Request -
Give back the entire listing verbatim.

Records supplied -
-- -- --

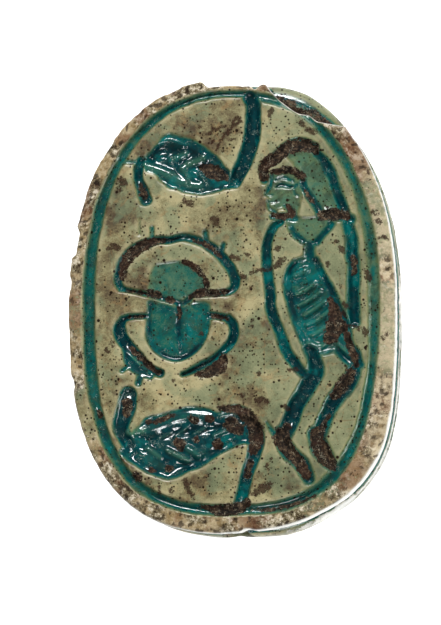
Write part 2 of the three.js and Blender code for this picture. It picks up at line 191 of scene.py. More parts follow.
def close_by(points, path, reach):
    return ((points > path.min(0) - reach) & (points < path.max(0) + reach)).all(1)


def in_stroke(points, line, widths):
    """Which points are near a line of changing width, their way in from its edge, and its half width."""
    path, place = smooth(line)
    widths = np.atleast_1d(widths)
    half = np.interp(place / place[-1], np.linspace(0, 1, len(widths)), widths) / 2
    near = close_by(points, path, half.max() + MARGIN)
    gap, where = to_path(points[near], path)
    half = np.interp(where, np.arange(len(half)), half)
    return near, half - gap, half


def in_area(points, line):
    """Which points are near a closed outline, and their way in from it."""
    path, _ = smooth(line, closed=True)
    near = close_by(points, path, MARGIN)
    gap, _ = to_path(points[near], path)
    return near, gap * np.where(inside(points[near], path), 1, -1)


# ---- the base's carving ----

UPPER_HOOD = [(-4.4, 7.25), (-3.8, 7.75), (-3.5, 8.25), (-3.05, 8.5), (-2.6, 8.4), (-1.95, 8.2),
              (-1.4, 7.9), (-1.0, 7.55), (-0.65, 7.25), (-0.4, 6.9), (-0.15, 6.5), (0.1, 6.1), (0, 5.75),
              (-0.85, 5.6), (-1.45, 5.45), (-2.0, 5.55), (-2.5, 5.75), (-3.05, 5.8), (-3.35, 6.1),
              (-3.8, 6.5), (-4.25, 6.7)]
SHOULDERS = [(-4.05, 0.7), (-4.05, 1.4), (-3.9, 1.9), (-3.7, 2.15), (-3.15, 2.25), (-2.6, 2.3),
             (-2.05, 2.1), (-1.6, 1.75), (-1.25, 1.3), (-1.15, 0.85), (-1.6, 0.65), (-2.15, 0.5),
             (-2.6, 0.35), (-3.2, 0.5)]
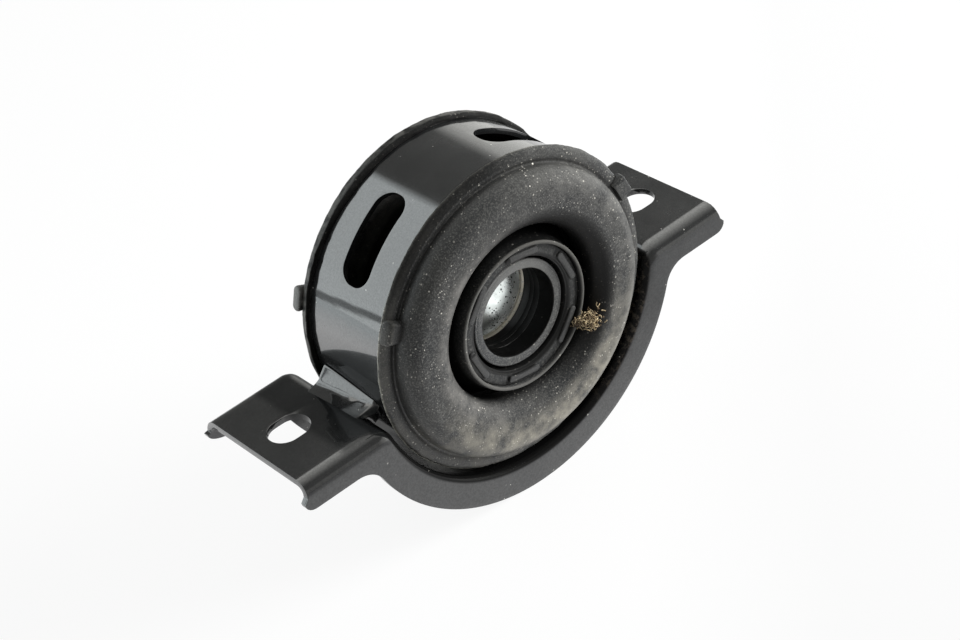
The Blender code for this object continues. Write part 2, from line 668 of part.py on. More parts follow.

-- -- --

Answer below -
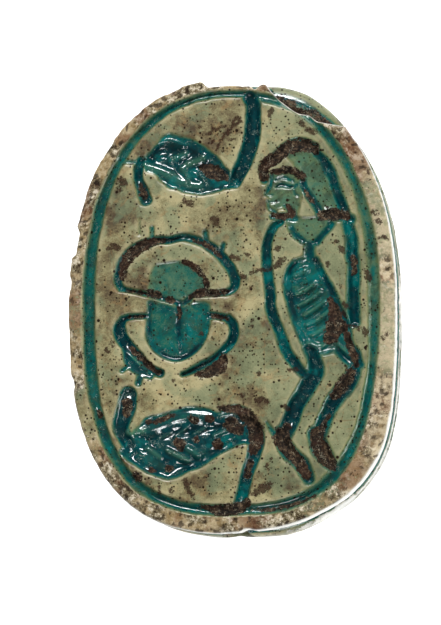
Write part 2 of the three.js and Blender code for this picture. It picks up at line 191 of scene.py. More parts follow.
def close_by(points, path, reach):
    return ((points > path.min(0) - reach) & (points < path.max(0) + reach)).all(1)


def in_stroke(points, line, widths):
    """Which points are near a line of changing width, their way in from its edge, and its half width."""
    path, place = smooth(line)
    widths = np.atleast_1d(widths)
    half = np.interp(place / place[-1], np.linspace(0, 1, len(widths)), widths) / 2
    near = close_by(points, path, half.max() + MARGIN)
    gap, where = to_path(points[near], path)
    half = np.interp(where, np.arange(len(half)), half)
    return near, half - gap, half


def in_area(points, line):
    """Which points are near a closed outline, and their way in from it."""
    path, _ = smooth(line, closed=True)
    near = close_by(points, path, MARGIN)
    gap, _ = to_path(points[near], path)
    return near, gap * np.where(inside(points[near], path), 1, -1)


# ---- the base's carving ----

UPPER_HOOD = [(-4.4, 7.25), (-3.8, 7.75), (-3.5, 8.25), (-3.05, 8.5), (-2.6, 8.4), (-1.95, 8.2),
              (-1.4, 7.9), (-1.0, 7.55), (-0.65, 7.25), (-0.4, 6.9), (-0.15, 6.5), (0.1, 6.1), (0, 5.75),
              (-0.85, 5.6), (-1.45, 5.45), (-2.0, 5.55), (-2.5, 5.75), (-3.05, 5.8), (-3.35, 6.1),
              (-3.8, 6.5), (-4.25, 6.7)]
SHOULDERS = [(-4.05, 0.7), (-4.05, 1.4), (-3.9, 1.9), (-3.7, 2.15), (-3.15, 2.25), (-2.6, 2.3),
             (-2.05, 2.1), (-1.6, 1.75), (-1.25, 1.3), (-1.15, 0.85), (-1.6, 0.65), (-2.15, 0.5),
             (-2.6, 0.35), (-3.2, 0.5)]
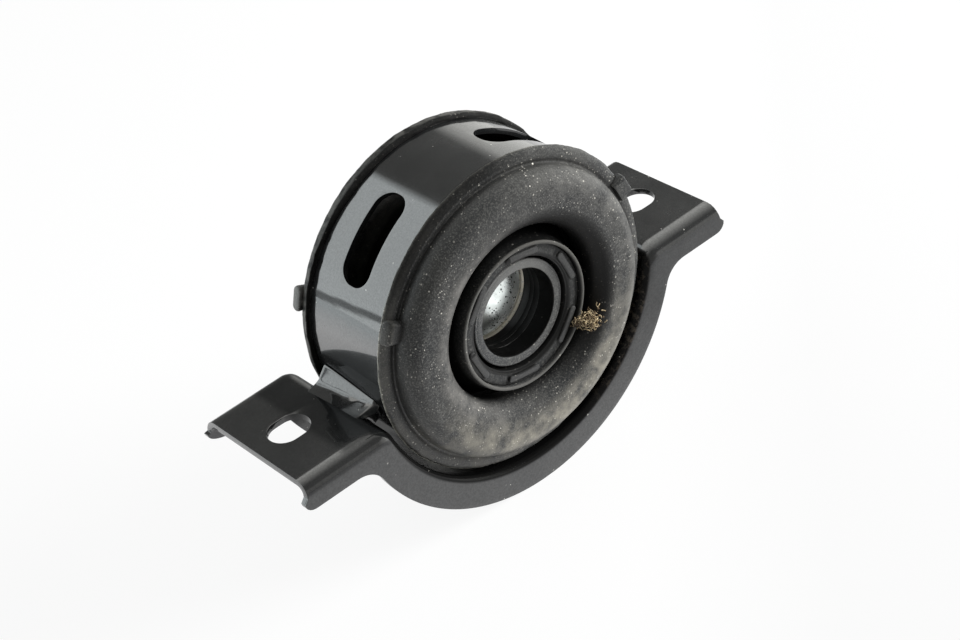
The Blender code for this object continues. Write part 2, from line 668 of part.py on. More parts follow.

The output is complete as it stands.